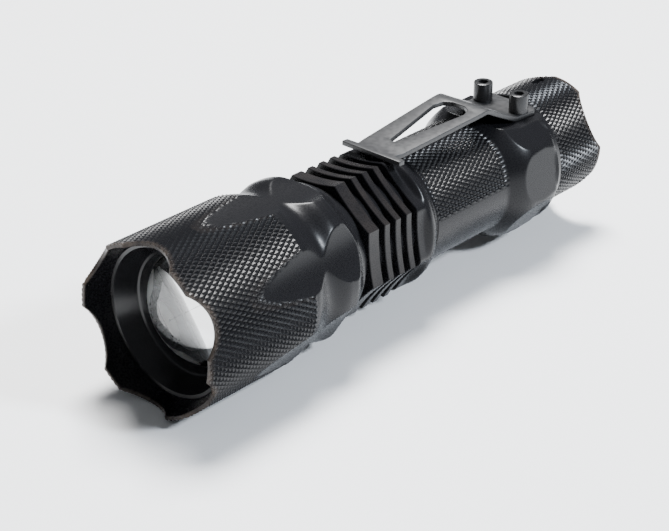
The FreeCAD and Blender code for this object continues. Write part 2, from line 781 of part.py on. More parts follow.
def make_switch_housing():
    return place(turned_body("housing_blank", [
        ("0", "housing_front"),
        ("housing_radius", "housing_front"),
        ("housing_radius", "housing_rear"),
        ("plunger_radius + 0.05", "housing_rear"),
        ("plunger_radius + 0.05", "housing_rear - 0.9"),
        ("plunger_collar_radius + 0.4", "housing_rear - 0.9"),
        ("plunger_collar_radius + 0.4", "housing_front + 0.8"),
        ("0", "housing_front + 0.8"),
    ]), "switch_housing")


def make_switch_plunger():
    return place(turned_body("plunger_blank", [
        ("0", "housing_rear - 2.1"),
        ("plunger_collar_radius", "housing_rear - 2.1"),
        ("plunger_collar_radius", "housing_rear - 1.0"),
        ("plunger_radius", "housing_rear - 1.0"),
        ("plunger_radius", "plunger_rear - 0.4"),
        ("plunger_radius - 0.4", "plunger_rear"),
        ("0", "plunger_rear"),
    ]), "switch_plunger")


def make_ring(name, label, inner, outer, front, rear):
    return place(turned_body(name, ring_corners(inner, outer, front, rear)), label)


def make_snap_ring():
    """The spring-steel ring in the tube's groove that stops the head: a ring with a gap."""
    ring = turned_body("stop_ring_blank", ring_corners(
        "stop_groove_radius + 0.05", "head_bore_radius - 0.1",
        "stop_groove_station + 0.05", "stop_groove_station + stop_groove_width - 0.05"))
    gap = block("stop_ring_gap", "2.4", "fin_pitch", "led_tube_radius",
                ("0 - 1.2", "stop_groove_station - 0.5", "0 - head_radius"))
    return place(cut_away("stop_ring_cut", ring, [gap]), "head_stop_ring")


def make_all():
    make_head()
    make_bezel_ring()
    make_lens()
    make_seal("lens_oring", "lens_ledge_radius + 0.2", "0.43", "lens_ledge_station - 0.45")
    make_seal("zoom_oring", "zoom_groove_radius", "seal_section_radius",
              "zoom_groove_station + zoom_groove_width / 2")
    make_snap_ring()
    make_main_body()
    make_clip_arm()
    make_clip_plate()
    make_clip_screws()
    make_pill()
    make_disc("led_board_disc", "led_board", "board_radius", "led_board_station",
              "led_board_thickness")
    make_led_emitter()
    make_disc("driver_disc", "driver_board", "pill_cavity_radius - 0.05", "driver_station",
              "driver_thickness")
    make_spring("driver_spring", "driver_station + driver_thickness", "battery_button_front",
                "wire_radius", "battery_button_radius + 0.6", "battery_button_radius - 0.7", 4)
    make_battery()
    make_tailcap()
    make_seal("tail_oring", "tail_groove_radius", "tail_seal_section_radius",
              "tail_groove_station + tail_groove_width / 2")
    make_switch_boot()
    make_ring("washer_blank", "boot_washer", "boot_dome_radius - boot_wall", "boot_flange_radius",
              "washer_front", "boot_flange_front")
    make_switch_holder()
    make_switch_housing()
    make_switch_plunger()
    make_spring("switch_spring", "housing_front + 0.85", "housing_rear - 2.15", "switch_wire_radius",
                "plunger_radius", "plunger_radius", 4)
    make_disc("switch_disc", "switch_board", "housing_radius", "switch_board_front",
              "( housing_front - switch_board_front )")
    make_ring("contact_blank", "contact_ring", "contact_ring_radius", "boot_flange_radius",
              "holder_flange_front - 0.4", "holder_flange_front")
    make_spring("tail_spring", "battery_rear", "switch_board_front", "wire_radius",
                "battery_radius - 2.5", "battery_radius - 2.5", 3)


def check_and_write():
    doc.recompute()
    for item in doc.Objects:
        if "Invalid" in item.State or "Error" in item.State:
            raise RuntimeError(f"{item.Name} failed: {item.State}")
    os.makedirs("parts", exist_ok=True)
    for piece in subparts:
        if piece.Shape.isNull() or not piece.Shape.isValid():
            raise RuntimeError(f"{piece.Label} has a bad shape")
        piece.Shape.exportStep(f"parts/{piece.Label}.step")


make_all()
check_and_write()
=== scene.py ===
import json
import math

import bmesh
import bpy
import numpy as np
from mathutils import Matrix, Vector


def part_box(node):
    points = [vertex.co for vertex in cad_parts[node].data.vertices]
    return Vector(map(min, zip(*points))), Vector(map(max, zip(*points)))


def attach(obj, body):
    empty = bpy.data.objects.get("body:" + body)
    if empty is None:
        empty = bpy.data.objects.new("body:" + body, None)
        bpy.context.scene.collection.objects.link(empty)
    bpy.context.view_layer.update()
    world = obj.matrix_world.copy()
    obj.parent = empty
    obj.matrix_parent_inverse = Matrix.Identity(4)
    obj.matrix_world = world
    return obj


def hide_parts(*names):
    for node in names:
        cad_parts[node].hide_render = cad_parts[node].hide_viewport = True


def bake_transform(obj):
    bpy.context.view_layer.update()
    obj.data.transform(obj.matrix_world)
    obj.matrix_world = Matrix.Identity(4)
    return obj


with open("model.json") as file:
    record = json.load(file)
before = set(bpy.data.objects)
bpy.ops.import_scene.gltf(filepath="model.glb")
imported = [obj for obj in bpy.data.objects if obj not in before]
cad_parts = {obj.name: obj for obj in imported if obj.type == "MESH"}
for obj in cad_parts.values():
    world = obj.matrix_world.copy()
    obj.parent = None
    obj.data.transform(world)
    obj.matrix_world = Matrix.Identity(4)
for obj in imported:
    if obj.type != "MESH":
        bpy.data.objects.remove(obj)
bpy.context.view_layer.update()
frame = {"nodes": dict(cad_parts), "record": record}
scene = bpy.context.scene

# The light lies along +Y. A place on it is a radius, a station behind the front rim and an
# angle that runs from the top towards +X, in millimetres and degrees.
MM = 0.001
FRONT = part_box("head_bezel")[0].y
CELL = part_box("battery_cell")
AXIS_HEIGHT = (CELL[0].z + CELL[1].z) / 2

# The head
HEAD_RADIUS = 13.5
HEAD_COLUMNS = 384
CROWN = {"first": 65.5, "count": 6, "cutter": 6.6, "depth": 2.2}
FLUTE_CUTTER = 13.5
FLUTE_OFFSET = 27.0
FLUTE_START = 9.5
FLUTE_SLOPE = math.tan(math.radians(5.2))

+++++

What is being asked
Return all of the data exactly as it reads.

Final answer
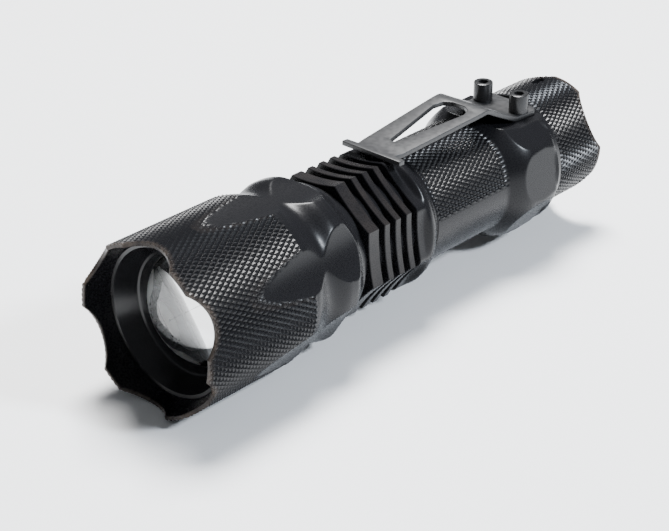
The FreeCAD and Blender code for this object continues. Write part 2, from line 781 of part.py on. More parts follow.
def make_switch_housing():
    return place(turned_body("housing_blank", [
        ("0", "housing_front"),
        ("housing_radius", "housing_front"),
        ("housing_radius", "housing_rear"),
        ("plunger_radius + 0.05", "housing_rear"),
        ("plunger_radius + 0.05", "housing_rear - 0.9"),
        ("plunger_collar_radius + 0.4", "housing_rear - 0.9"),
        ("plunger_collar_radius + 0.4", "housing_front + 0.8"),
        ("0", "housing_front + 0.8"),
    ]), "switch_housing")


def make_switch_plunger():
    return place(turned_body("plunger_blank", [
        ("0", "housing_rear - 2.1"),
        ("plunger_collar_radius", "housing_rear - 2.1"),
        ("plunger_collar_radius", "housing_rear - 1.0"),
        ("plunger_radius", "housing_rear - 1.0"),
        ("plunger_radius", "plunger_rear - 0.4"),
        ("plunger_radius - 0.4", "plunger_rear"),
        ("0", "plunger_rear"),
    ]), "switch_plunger")


def make_ring(name, label, inner, outer, front, rear):
    return place(turned_body(name, ring_corners(inner, outer, front, rear)), label)


def make_snap_ring():
    """The spring-steel ring in the tube's groove that stops the head: a ring with a gap."""
    ring = turned_body("stop_ring_blank", ring_corners(
        "stop_groove_radius + 0.05", "head_bore_radius - 0.1",
        "stop_groove_station + 0.05", "stop_groove_station + stop_groove_width - 0.05"))
    gap = block("stop_ring_gap", "2.4", "fin_pitch", "led_tube_radius",
                ("0 - 1.2", "stop_groove_station - 0.5", "0 - head_radius"))
    return place(cut_away("stop_ring_cut", ring, [gap]), "head_stop_ring")


def make_all():
    make_head()
    make_bezel_ring()
    make_lens()
    make_seal("lens_oring", "lens_ledge_radius + 0.2", "0.43", "lens_ledge_station - 0.45")
    make_seal("zoom_oring", "zoom_groove_radius", "seal_section_radius",
              "zoom_groove_station + zoom_groove_width / 2")
    make_snap_ring()
    make_main_body()
    make_clip_arm()
    make_clip_plate()
    make_clip_screws()
    make_pill()
    make_disc("led_board_disc", "led_board", "board_radius", "led_board_station",
              "led_board_thickness")
    make_led_emitter()
    make_disc("driver_disc", "driver_board", "pill_cavity_radius - 0.05", "driver_station",
              "driver_thickness")
    make_spring("driver_spring", "driver_station + driver_thickness", "battery_button_front",
                "wire_radius", "battery_button_radius + 0.6", "battery_button_radius - 0.7", 4)
    make_battery()
    make_tailcap()
    make_seal("tail_oring", "tail_groove_radius", "tail_seal_section_radius",
              "tail_groove_station + tail_groove_width / 2")
    make_switch_boot()
    make_ring("washer_blank", "boot_washer", "boot_dome_radius - boot_wall", "boot_flange_radius",
              "washer_front", "boot_flange_front")
    make_switch_holder()
    make_switch_housing()
    make_switch_plunger()
    make_spring("switch_spring", "housing_front + 0.85", "housing_rear - 2.15", "switch_wire_radius",
                "plunger_radius", "plunger_radius", 4)
    make_disc("switch_disc", "switch_board", "housing_radius", "switch_board_front",
              "( housing_front - switch_board_front )")
    make_ring("contact_blank", "contact_ring", "contact_ring_radius", "boot_flange_radius",
              "holder_flange_front - 0.4", "holder_flange_front")
    make_spring("tail_spring", "battery_rear", "switch_board_front", "wire_radius",
                "battery_radius - 2.5", "battery_radius - 2.5", 3)


def check_and_write():
    doc.recompute()
    for item in doc.Objects:
        if "Invalid" in item.State or "Error" in item.State:
            raise RuntimeError(f"{item.Name} failed: {item.State}")
    os.makedirs("parts", exist_ok=True)
    for piece in subparts:
        if piece.Shape.isNull() or not piece.Shape.isValid():
            raise RuntimeError(f"{piece.Label} has a bad shape")
        piece.Shape.exportStep(f"parts/{piece.Label}.step")


make_all()
check_and_write()
=== scene.py ===
import json
import math

import bmesh
import bpy
import numpy as np
from mathutils import Matrix, Vector


def part_box(node):
    points = [vertex.co for vertex in cad_parts[node].data.vertices]
    return Vector(map(min, zip(*points))), Vector(map(max, zip(*points)))


def attach(obj, body):
    empty = bpy.data.objects.get("body:" + body)
    if empty is None:
        empty = bpy.data.objects.new("body:" + body, None)
        bpy.context.scene.collection.objects.link(empty)
    bpy.context.view_layer.update()
    world = obj.matrix_world.copy()
    obj.parent = empty
    obj.matrix_parent_inverse = Matrix.Identity(4)
    obj.matrix_world = world
    return obj


def hide_parts(*names):
    for node in names:
        cad_parts[node].hide_render = cad_parts[node].hide_viewport = True


def bake_transform(obj):
    bpy.context.view_layer.update()
    obj.data.transform(obj.matrix_world)
    obj.matrix_world = Matrix.Identity(4)
    return obj


with open("model.json") as file:
    record = json.load(file)
before = set(bpy.data.objects)
bpy.ops.import_scene.gltf(filepath="model.glb")
imported = [obj for obj in bpy.data.objects if obj not in before]
cad_parts = {obj.name: obj for obj in imported if obj.type == "MESH"}
for obj in cad_parts.values():
    world = obj.matrix_world.copy()
    obj.parent = None
    obj.data.transform(world)
    obj.matrix_world = Matrix.Identity(4)
for obj in imported:
    if obj.type != "MESH":
        bpy.data.objects.remove(obj)
bpy.context.view_layer.update()
frame = {"nodes": dict(cad_parts), "record": record}
scene = bpy.context.scene

# The light lies along +Y. A place on it is a radius, a station behind the front rim and an
# angle that runs from the top towards +X, in millimetres and degrees.
MM = 0.001
FRONT = part_box("head_bezel")[0].y
CELL = part_box("battery_cell")
AXIS_HEIGHT = (CELL[0].z + CELL[1].z) / 2

# The head
HEAD_RADIUS = 13.5
HEAD_COLUMNS = 384
CROWN = {"first": 65.5, "count": 6, "cutter": 6.6, "depth": 2.2}
FLUTE_CUTTER = 13.5
FLUTE_OFFSET = 27.0
FLUTE_START = 9.5
FLUTE_SLOPE = math.tan(math.radians(5.2))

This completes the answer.